### Given data ###

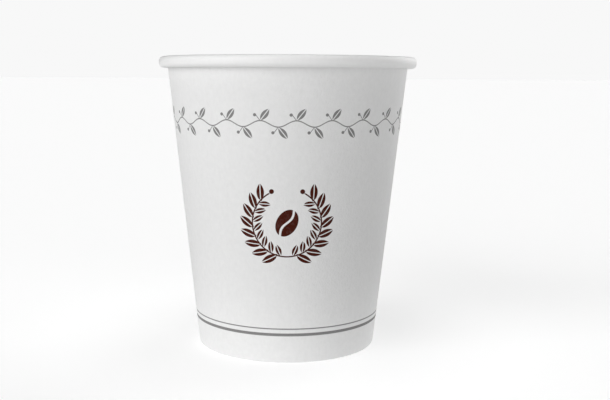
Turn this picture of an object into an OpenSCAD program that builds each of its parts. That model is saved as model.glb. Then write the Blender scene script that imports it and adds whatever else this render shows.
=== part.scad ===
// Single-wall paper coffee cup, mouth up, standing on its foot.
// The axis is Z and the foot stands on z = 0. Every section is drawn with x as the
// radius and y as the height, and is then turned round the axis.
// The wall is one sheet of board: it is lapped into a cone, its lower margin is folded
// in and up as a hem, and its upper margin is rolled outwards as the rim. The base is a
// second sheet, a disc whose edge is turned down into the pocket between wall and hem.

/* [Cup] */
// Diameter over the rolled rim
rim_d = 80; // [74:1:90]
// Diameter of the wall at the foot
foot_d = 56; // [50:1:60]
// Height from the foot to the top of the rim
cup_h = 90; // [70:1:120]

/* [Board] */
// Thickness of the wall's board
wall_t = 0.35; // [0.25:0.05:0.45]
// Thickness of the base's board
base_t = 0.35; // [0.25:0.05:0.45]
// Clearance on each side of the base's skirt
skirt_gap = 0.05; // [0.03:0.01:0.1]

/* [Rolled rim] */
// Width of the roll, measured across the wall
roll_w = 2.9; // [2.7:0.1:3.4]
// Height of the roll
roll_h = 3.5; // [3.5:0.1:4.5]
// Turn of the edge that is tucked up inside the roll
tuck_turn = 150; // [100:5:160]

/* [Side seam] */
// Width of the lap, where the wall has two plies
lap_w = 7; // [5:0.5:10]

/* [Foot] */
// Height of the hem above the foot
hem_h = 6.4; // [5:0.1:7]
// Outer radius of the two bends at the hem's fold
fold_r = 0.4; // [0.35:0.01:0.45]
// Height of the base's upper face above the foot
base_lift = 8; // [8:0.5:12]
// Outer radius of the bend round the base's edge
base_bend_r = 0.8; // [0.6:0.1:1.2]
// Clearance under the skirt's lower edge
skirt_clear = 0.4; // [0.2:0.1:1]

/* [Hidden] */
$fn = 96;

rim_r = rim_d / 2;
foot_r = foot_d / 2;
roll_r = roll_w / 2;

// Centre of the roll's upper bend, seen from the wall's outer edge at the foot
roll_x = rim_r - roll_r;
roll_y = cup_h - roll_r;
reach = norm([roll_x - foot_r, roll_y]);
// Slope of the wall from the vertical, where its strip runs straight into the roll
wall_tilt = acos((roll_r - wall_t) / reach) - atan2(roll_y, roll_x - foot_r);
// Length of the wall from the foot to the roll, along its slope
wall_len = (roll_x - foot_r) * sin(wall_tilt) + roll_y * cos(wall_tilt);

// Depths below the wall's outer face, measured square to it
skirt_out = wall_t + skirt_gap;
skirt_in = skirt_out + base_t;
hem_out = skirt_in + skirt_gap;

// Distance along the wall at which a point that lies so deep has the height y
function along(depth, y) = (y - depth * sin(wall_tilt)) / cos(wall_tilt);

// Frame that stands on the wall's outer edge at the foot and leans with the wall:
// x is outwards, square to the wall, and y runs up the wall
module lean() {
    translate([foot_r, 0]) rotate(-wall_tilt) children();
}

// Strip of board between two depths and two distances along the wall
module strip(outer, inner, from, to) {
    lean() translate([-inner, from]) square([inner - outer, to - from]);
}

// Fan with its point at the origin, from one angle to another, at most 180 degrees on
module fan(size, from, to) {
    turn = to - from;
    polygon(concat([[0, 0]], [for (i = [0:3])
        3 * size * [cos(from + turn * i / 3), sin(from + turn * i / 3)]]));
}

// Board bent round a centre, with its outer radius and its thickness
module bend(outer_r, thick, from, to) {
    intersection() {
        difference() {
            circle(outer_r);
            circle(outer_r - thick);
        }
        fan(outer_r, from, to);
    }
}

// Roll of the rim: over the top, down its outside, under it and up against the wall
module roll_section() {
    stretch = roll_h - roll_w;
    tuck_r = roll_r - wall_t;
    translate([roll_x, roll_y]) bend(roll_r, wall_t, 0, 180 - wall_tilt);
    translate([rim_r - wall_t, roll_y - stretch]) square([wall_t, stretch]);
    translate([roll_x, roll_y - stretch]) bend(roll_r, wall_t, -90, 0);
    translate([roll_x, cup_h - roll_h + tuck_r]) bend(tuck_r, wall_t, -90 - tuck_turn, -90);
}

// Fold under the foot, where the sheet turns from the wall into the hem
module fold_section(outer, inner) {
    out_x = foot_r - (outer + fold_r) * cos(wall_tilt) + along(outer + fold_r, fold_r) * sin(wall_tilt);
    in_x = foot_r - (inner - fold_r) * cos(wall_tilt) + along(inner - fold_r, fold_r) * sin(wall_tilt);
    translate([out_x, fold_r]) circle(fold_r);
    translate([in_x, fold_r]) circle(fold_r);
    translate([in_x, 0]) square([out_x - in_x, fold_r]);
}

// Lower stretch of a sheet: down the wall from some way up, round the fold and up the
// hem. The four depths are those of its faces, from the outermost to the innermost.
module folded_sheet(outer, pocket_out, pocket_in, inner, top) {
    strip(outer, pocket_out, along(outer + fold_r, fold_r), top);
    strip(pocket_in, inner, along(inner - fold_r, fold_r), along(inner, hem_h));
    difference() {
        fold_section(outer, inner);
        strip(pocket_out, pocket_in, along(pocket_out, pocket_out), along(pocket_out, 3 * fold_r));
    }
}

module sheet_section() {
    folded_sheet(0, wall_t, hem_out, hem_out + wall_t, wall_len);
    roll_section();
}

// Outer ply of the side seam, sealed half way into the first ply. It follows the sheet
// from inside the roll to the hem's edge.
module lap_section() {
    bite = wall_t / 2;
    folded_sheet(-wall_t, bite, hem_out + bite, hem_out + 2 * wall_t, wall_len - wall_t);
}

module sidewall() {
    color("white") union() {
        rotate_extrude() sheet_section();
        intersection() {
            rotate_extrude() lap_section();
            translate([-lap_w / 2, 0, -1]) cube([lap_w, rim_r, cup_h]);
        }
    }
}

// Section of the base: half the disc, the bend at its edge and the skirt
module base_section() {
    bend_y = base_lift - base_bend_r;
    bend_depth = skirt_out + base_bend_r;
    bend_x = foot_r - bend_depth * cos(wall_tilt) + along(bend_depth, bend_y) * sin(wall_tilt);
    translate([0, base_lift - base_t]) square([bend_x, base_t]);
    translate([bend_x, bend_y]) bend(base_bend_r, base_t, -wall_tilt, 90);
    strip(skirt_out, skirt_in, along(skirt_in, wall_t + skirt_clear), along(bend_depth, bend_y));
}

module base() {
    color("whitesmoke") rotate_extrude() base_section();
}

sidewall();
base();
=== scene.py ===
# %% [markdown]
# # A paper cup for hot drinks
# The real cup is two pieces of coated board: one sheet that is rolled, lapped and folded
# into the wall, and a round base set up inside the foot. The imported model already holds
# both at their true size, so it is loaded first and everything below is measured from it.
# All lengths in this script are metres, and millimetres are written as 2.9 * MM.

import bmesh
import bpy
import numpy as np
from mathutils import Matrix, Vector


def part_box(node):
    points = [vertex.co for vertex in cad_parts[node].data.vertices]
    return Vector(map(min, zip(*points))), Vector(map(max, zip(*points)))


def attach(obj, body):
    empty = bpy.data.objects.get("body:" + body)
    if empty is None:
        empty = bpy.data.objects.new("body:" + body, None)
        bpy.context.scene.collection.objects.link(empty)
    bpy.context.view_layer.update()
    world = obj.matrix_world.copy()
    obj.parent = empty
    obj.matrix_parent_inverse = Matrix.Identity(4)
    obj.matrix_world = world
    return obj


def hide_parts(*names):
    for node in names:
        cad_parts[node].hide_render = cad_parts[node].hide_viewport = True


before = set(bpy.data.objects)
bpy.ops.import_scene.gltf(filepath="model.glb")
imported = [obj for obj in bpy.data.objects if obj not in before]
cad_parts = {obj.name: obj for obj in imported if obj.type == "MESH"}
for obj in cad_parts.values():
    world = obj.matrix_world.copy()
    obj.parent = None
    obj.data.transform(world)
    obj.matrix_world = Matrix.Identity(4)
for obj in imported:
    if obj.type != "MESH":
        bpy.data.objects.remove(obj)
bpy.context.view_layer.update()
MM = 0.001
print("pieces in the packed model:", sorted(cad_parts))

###

Your goal
All lines above containing the string "context" are to be collected.

Correct result
        bpy.context.scene.collection.objects.link(empty)
    bpy.context.view_layer.update()
bpy.context.view_layer.update()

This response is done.